Já em “(The Mighty Forest of) Tragic Sans” o instrumental guia-nos por uma floresta encantada onde o tipo de letra “Comic Sans MC” se refugiou quando entrou no esquecimento, após ter marcado uma geração. “Hoje em dia já ninguém usa este tipo de letra, então decidimos brincar com as palavras: de ‘comic’ (cómico) passou a ‘tragic’ (trágico)”, diz Miguel Nicolau, revelando que partilha com Marco Franco o gosto pelos trocadilhos.
FUSÃO DO ROCK COM O JAZZ
Marco Franco ocupou a bateria dos Memória de Peixe em 2014, após o caldense Nuno Oliveira ter saído do projecto. Consigo trouxe novas sonoridades jazz que se vieram juntar ao rock alternativo de Miguel Nicolau. A fusão foi feliz e um bom exemplo da recente vaga de jazz experimental onde se cruzam vários estilos musicais. “O Marco é um músico muito diverso, por isso consegue interpretar as músicas sem barreiras ou filtros. Além da bateria toca guitarra, saxofone e agora vai lançar um disco a solo de piano”, refere Nicolau.
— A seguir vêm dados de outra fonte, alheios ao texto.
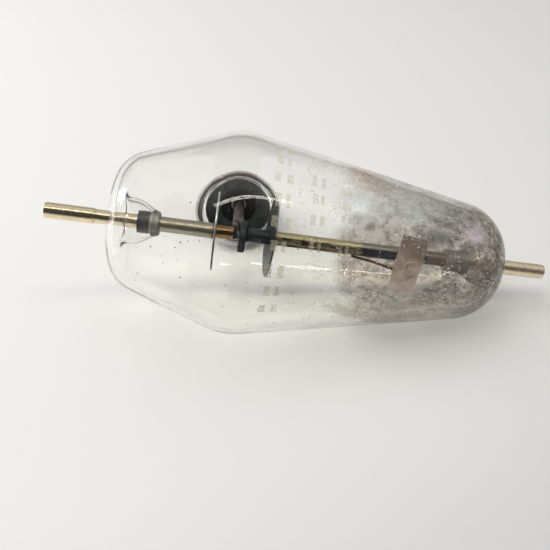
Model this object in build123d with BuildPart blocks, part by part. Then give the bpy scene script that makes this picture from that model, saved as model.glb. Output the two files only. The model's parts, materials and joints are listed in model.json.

Os temas dos Memória de Peixe são apenas instrumentais e a prova de como se pode criar canções sem voz mas cheias de conteúdo. Desde o princípio que a banda compõe em tempo real, através da técnica “live looping”. Isto é, gravam-se melodias de apenas oito segundos que são sucessivamente sobrepostas umas às outras e às quais se vão acrescentando novos elementos. A reprodução dos sons é feita com um pedal.
Curiosamente, foram os loops de guitarra (de curta duração) que inspiraram o nome deste grupo – quem não ouviu já dizer que os peixes têm memória curta?
Com uma agenda de concertos repartida entre bares, festivais e salas de espectáculo, os Memória de Peixe estiveram recentemente no Eurosonic, que decorreu na Holanda de 11 a 13 de Janeiro. Miguel Nicolau equipara o festival a um “Websummit da música”, realçando que o evento foi um abrir de portas para a banda. “Permitiu-nos contactar com agentes e editoras e perceber que existe mercado para a nossa música. De repente já estávamos a passar na BBC”.
Irmãos trabalham juntos pela primeira vez

“Arcadia Garden” é o videoclipe de estreia do álbum “Himiko Cloud”. Este tema, inspirado nos jogos de arcada, ganha uma nova dimensão no vídeo gravado na Quinta da Regaleira (Sintra), onde Miguel Nicolau e Marco Franco surgem como dois protagonistas de um videojogo. Têm a missão de salvar Himiko, mas para isso há que enfrentar criaturas maléficas, como um dragão, um polvo, cavaleiros flutuantes e fantasmas. Quem criou a animação destas personagens foi Rui Cipriano, irmão mais novo de Miguel Nicolau. “Foi um desafio enorme, mas um gosto ainda maior, principalmente porque trabalhámos juntos pela primeira vez”, afirma o jovem de 20 anos, realçando que o seu gosto pela mitologia lhe abriu portas à criatividade na altura de idealizar todos aqueles seres imaginários.
Rui Cipriano explica também que este videoclip contraria a actual tendência dos videojogos realistas e justifica a sua opção de incluir um “game over” entre os níveis de “Arcadia Garden” pois “parte da experiência de um bom videojogo é perder para aprender a ser melhor”.
Actualmente Rui Cipriano é estudante de Som e Imagem na ESAD, mas antes frequentou um curso de Animação na ETIC (Escola de Tecnologias, Inovação e Criação).